I’m going to resist the temptation to go into the separate node vs RAID discussion here, but I suggest you search the forums for existing threads about this topic. There are good arguments for both sides.

The problem with this is that the satellite can’t know which pieces are lost without doing a full audit for all data on your node. This would be extremely costly to the point where it is cheaper to disqualify your node and have repair handle it. Because of this it’s impossible to repair damage. And since storagenodes are by definition untrusted entities, satellites can’t trust self reported file failures. Instead the satellites use statistics based on continuous audits on a tiny sample of data. The node can’t fake a good result on those audits. These results are then used to predict how likely it is for your node to not be able to respond with the correct piece. If that likelihood drops too low, it is disqualified. This is the only way to do this without spending a LOT of compute and bandwidth on doing a full check on all data.

There are, but all of these would impact so little data that your node will never be disqualified for it. I think that is almost certainly the case with the issues you’re seeing as well.

I believe there is an existing suggestion on the forum for this already. But here’s the problem with this, the satellite can’t possibly know that you are correctly reporting all the issues. If you count these issues towards the audit score, it would be an instant disqualification. If you don’t this could give SNOs a way to play around the disqualification threshold. Remove data that is never downloaded, report it as lost and hope to get new data that’s more profitable. Or when data loss occurs, report only part of it so it won’t lead to disqualification, but you can still get paid for the rest. Giving SNOs these kinds of margins to play around in makes the network less reliable, more vulnerable to cheating and makes it a LOT more complicated to get an accurate measure of node reliability and thus also segment reliability. A measure that is by far the most important in the entire network. If reliability fails, you might as well close up shop, because that’s a hard game over.

So while it may in part be a limitation in dev resources, but it’s definitely also in large part by design. If a node has lost enough data that they want to report it, then why should the satellite trust that node not to repeat that behavior?

NiJo · August 3, 2020, 8:38pm

Very good arguments, thank you.
I miscalculated the complexity of allowing full audits/checks/repair.

Wow. With this possible attack, which I was far from imagining, I withdraw my request for this feature.

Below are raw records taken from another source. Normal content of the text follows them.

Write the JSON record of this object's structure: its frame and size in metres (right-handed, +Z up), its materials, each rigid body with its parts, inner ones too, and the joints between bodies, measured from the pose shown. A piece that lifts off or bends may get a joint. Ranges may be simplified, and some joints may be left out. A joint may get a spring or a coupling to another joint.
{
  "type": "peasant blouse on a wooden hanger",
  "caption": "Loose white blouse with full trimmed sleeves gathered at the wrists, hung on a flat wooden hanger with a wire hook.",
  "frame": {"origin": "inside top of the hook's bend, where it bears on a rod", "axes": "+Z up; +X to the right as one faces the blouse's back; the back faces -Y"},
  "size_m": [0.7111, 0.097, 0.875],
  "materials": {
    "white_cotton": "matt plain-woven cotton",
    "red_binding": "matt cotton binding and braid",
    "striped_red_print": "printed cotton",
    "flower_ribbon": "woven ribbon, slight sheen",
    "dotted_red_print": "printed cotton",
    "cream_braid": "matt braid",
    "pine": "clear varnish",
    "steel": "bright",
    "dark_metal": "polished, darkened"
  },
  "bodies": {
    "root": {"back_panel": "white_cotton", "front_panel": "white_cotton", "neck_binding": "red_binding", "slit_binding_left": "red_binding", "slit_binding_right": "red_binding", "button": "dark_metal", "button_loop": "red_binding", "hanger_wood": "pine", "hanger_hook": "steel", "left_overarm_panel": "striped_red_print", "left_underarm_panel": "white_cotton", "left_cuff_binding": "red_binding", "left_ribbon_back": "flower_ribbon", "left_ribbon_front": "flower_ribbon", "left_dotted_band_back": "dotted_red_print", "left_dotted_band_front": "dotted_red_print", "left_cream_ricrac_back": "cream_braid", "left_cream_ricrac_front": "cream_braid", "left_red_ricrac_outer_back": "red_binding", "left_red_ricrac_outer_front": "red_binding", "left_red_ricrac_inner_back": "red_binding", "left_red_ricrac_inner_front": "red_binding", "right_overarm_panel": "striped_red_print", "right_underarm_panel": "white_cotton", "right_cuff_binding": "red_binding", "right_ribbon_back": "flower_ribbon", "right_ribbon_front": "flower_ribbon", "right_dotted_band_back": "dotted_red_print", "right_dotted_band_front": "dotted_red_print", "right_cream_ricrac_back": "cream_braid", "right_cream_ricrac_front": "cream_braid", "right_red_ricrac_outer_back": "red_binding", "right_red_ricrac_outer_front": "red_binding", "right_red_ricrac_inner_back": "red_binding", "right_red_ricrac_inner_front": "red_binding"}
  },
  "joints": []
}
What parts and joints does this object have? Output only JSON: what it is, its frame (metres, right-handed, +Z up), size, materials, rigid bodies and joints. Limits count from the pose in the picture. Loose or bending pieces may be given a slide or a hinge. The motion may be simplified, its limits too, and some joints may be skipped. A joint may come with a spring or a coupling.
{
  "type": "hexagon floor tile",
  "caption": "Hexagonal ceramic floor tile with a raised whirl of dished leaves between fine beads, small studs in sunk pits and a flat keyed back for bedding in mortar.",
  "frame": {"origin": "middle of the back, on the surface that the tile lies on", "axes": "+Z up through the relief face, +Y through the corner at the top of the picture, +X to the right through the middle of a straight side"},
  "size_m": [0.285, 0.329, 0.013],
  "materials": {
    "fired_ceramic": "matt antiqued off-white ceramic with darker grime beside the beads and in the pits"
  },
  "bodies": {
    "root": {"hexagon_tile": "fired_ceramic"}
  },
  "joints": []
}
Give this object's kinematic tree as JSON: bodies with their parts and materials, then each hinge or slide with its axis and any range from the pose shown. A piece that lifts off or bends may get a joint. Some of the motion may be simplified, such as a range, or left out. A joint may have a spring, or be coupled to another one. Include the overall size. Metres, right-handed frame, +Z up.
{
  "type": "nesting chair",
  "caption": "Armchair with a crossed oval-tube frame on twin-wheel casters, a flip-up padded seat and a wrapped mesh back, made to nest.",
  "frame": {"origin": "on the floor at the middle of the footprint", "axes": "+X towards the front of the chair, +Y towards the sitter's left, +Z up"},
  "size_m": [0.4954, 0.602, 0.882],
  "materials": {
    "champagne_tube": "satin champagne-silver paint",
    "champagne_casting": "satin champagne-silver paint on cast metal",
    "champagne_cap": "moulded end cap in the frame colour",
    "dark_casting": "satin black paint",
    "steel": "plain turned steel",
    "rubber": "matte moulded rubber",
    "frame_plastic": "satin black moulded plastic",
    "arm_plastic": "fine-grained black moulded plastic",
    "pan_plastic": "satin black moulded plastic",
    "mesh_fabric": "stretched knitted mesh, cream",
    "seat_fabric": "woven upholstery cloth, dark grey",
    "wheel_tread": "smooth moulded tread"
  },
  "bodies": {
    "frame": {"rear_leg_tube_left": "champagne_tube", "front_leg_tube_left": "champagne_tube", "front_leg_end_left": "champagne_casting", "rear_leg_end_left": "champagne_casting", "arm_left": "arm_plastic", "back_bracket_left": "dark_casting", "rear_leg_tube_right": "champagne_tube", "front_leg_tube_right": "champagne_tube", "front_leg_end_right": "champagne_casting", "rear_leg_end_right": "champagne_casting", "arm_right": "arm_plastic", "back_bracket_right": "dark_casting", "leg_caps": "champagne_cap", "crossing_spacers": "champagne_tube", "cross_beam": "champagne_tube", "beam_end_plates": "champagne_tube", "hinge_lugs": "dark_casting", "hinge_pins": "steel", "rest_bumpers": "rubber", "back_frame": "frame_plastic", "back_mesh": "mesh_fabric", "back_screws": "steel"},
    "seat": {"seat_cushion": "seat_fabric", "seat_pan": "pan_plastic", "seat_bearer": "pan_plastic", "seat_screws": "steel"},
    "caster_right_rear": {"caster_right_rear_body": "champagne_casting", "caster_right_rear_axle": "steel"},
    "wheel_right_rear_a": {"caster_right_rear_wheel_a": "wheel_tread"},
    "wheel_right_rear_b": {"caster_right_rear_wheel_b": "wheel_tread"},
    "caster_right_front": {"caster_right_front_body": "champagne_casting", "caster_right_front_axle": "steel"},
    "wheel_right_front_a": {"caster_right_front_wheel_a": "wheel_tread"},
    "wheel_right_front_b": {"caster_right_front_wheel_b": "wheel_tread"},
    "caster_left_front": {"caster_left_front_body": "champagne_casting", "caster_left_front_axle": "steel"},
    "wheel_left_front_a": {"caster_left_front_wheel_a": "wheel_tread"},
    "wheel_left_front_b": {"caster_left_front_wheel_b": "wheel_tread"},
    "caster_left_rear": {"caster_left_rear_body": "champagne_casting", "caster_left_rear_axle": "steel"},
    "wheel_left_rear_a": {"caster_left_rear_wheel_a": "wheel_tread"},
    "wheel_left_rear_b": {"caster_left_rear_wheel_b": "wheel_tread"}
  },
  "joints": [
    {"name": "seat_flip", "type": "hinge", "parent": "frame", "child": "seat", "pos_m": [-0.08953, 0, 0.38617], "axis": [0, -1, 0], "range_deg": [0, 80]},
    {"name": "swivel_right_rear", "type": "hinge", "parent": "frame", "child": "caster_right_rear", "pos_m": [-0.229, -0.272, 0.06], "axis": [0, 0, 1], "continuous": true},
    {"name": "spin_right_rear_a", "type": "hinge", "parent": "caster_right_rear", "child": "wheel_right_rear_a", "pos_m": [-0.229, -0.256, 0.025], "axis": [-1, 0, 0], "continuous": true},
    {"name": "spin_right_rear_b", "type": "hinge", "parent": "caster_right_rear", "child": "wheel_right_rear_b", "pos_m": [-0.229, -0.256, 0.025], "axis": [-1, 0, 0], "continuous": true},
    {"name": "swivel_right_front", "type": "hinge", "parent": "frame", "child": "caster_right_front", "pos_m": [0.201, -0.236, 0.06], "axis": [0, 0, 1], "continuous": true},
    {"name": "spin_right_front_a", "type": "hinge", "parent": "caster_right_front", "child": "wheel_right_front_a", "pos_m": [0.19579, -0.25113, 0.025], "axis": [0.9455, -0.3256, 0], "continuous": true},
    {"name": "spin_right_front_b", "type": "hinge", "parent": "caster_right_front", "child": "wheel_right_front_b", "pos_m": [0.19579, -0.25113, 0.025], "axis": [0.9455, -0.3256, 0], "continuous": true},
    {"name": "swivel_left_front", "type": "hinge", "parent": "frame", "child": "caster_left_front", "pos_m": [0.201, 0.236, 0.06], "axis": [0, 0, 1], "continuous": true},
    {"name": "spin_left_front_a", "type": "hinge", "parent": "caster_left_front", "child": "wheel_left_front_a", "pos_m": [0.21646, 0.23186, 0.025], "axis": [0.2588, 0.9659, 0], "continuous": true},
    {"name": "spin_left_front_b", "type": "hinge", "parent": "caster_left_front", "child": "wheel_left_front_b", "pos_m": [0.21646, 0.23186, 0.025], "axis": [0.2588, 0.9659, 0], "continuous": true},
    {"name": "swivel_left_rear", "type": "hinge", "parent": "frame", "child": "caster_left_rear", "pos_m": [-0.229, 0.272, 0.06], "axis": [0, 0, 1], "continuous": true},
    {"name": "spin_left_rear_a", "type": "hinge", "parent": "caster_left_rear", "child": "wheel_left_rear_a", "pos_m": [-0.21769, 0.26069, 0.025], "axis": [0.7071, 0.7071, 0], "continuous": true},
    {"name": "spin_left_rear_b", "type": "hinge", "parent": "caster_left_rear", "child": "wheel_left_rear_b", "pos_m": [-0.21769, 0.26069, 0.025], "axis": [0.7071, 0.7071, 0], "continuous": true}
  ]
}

And I also remembered that the corrupted blobs will be “healed” automatically when the owner deletes the file, deleting all blobs from all nodes, corrupt or not. Right?
This way, it’s a race between typical storage duration vs churn + rate at which these corruptions occur, and the latter being so small, I think we are fine…

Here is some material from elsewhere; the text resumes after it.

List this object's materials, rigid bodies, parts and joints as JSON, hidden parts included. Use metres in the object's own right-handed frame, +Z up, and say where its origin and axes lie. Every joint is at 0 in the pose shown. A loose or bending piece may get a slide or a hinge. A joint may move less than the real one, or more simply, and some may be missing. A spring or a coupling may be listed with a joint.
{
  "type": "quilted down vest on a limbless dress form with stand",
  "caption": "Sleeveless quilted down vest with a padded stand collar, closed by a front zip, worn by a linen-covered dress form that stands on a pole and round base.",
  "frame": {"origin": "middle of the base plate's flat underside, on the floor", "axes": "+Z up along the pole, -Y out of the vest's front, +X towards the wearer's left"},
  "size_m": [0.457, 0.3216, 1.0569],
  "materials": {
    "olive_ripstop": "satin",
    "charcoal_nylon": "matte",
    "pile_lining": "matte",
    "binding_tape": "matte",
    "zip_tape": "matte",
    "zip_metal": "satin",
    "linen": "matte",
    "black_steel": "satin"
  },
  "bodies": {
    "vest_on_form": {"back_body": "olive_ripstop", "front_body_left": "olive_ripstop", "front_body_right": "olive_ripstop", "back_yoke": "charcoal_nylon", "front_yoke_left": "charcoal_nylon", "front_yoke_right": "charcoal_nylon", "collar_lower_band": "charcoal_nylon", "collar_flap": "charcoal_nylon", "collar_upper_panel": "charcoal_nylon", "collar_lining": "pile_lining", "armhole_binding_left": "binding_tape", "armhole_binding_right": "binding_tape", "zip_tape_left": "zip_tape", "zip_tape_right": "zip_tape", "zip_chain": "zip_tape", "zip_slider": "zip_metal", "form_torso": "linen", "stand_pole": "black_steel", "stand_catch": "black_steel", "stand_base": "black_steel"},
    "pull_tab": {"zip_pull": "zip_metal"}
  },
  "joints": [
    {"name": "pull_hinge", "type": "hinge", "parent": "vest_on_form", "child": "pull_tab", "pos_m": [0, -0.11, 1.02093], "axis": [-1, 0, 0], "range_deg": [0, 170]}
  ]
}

Ok, I’m going to trash the problematic HDD and stop worrying with my audit score.
I reckon that I’m far from disqualification at 300MB corrupted in 3TB used, but is there any study/estimate about the amounts of corrupted blobs (e.g. abrupt power-loss) per TB shared that will statistically lead to a 60% audit score?

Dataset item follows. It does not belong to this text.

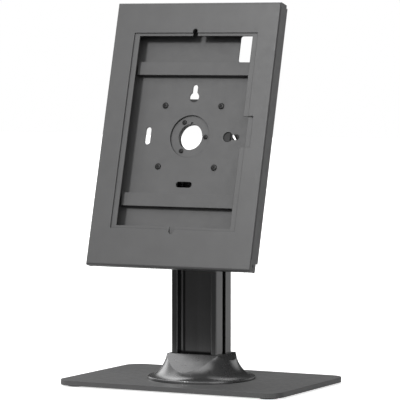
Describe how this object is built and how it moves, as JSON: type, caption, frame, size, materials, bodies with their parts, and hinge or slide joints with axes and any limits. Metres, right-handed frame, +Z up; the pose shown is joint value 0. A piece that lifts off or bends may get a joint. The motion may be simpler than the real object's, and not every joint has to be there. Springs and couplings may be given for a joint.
{
  "type": "tablet security kiosk stand",
  "caption": "Desktop kiosk stand: lockable framed tablet case on a tilting, swivelling head, carried by a slotted column on a flat rectangular base.",
  "frame": {"origin": "on the table, under the middle of the base plate and of the column", "axes": "+Z up; -Y is the side of the screen window; +X is to the right of someone facing the window"},
  "size_m": [0.296, 0.196, 0.4598],
  "materials": {
    "dark_powder_coat": "fine matt texture",
    "dark_anodised": "satin anodised, dark grey",
    "dark_moulding": "matt",
    "black_rubber": "matt",
    "black_steel": "black oxide",
    "zinc_steel": "zinc plated",
    "lock_chrome": "polished",
    "nylon": "matt"
  },
  "bodies": {
    "stand": {"base_plate": "dark_powder_coat", "base_feet": "black_rubber", "column": "dark_anodised", "base_screws": "zinc_steel", "collar": "dark_moulding", "column_bracket": "dark_powder_coat", "bracket_screws": "zinc_steel", "pivot_bolts": "black_steel", "pivot_nuts": "zinc_steel", "guide_bolts": "black_steel", "guide_nuts": "zinc_steel", "tilt_washers": "nylon"},
    "yoke": {"tilt_yoke": "dark_powder_coat", "swivel_bush": "nylon", "retaining_ring": "dark_powder_coat", "ring_screws": "black_steel", "friction_washer": "nylon", "stop_pin": "zinc_steel"},
    "case_back": {"vesa_plate": "dark_powder_coat", "back_tray": "dark_powder_coat", "vesa_screws": "black_steel", "upper_rest": "dark_powder_coat", "lower_rest": "dark_powder_coat", "hinge_pins": "black_steel", "lock_housing": "lock_chrome", "lock_nut": "zinc_steel"},
    "lock": {"lock_plug": "lock_chrome", "lock_cam": "zinc_steel", "cam_screw": "zinc_steel"},
    "cover": {"front_cover": "dark_powder_coat", "window_frame": "dark_powder_coat", "cover_catch": "dark_powder_coat"}
  },
  "joints": [
    {"name": "head_tilt", "type": "hinge", "parent": "stand", "child": "yoke", "pos_m": [0, -0.024, 0.274], "axis": [-1, 0, 0], "range_deg": [-15, 60]},
    {"name": "head_swivel", "type": "hinge", "parent": "yoke", "child": "case_back", "pos_m": [0, -0.026, 0.29938], "axis": [0, 0.9659, -0.2588], "range_deg": [0, 90]},
    {"name": "cover_hinge", "type": "hinge", "parent": "case_back", "child": "cover", "pos_m": [0, -0.08139, 0.15313], "axis": [1, 0, 0], "range_deg": [0, 95]},
    {"name": "lock_turn", "type": "hinge", "parent": "case_back", "child": "lock", "pos_m": [0, 0.00685, 0.43552], "axis": [0, -0.9659, 0.2588], "range_deg": [0, 90]}
  ]
}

BrightSilence · August 3, 2020, 10:15pm

There is some information on how the score is calculated in the blueprints on github. But the values for certain variables aren’t included in these docs.

github.com

storj/storj/blob/85a74b47e75222902221fd3499c22982386c2c74/docs/blueprints/node-selection.md#design

# Reputation and Node Selection

## Abstract

Node selection is the process wherein the set of all possible storage nodes is reduced by the satellite for uploading segments.  Node selection applies to new file uploads via an uplink, as well as repair traffic from a satellite.  The node selection processes endeavors to fairly distribute upload traffic among storage nodes.  Node selection takes into consideration how new a node is, the overall performance characteristic of a storage node as characterized by its reputation score, and the IP address of each node.

## Background

The white paper section 4.15 describes a 'preferences' system used in node selection, based on reputation:

> After disqualified storage nodes have been filtered out, remaining statistics collected during audits will be used to establish a preference for better storage nodes during uploads. These statistics include performance characteristics such as throughput and latency, history of reliability and uptime, geographic location, and other desirable qualities. They will be combined into a load-balancing selection process, such that all uploads are sent to qualified nodes, with a higher likelihood of uploads to preferred nodes, but with a non-zero chance for any qualified node.  Initially, we’ll be load balancing with these preferences via a randomized scheme, such as the Power of Two Choices, which selects two options entirely at random and then chooses the more qualified between those two.
>
> On the Storj network, preferential storage node reputation is only used to select where new data will be stored, both during repair and during the upload of new files, unlike disqualifying events.  If a storage node’s preferential reputation decreases, its file pieces will not be moved or repaired to other nodes.

The existing reputation-like system uses uptime and audit responses.  It does not currently consider geographic location, throughput, or latency.  In addition to factors which affect reputation, there are other factors in node selection.  These considerations currently include IP address, advertised available bandwidth, advertised available disk space, software version compatibility, and whether the node appeared to be online in the latest communication with the satellite.

One final factor involved in node selection is node 'vetting.'  During upload


## Design

This file has been truncated. show original

The white paper also has information on this. But you may have to dig through the code to find the actual implementation and even then, the values used are probably in the config somewhere and not included in the code. I wouldn’t worry about it too much though. Just have a look at your audit score once in a while. If you’ll ever see it drop at all, I imagine it won’t drop far.

As for the possible “attacks” it’s all theoretical with V3 luckily. V2 was a bit of a different story, but Storj Labs has learned a lot from that and reading through things like the whitepaper and discussions on the forums it seems pretty clear that excluding any possibility or even slight margin for cheating has been a core design principle from day one. So I imagine it will stay that way and anything that would give even the smallest opening won’t be allowed in the product.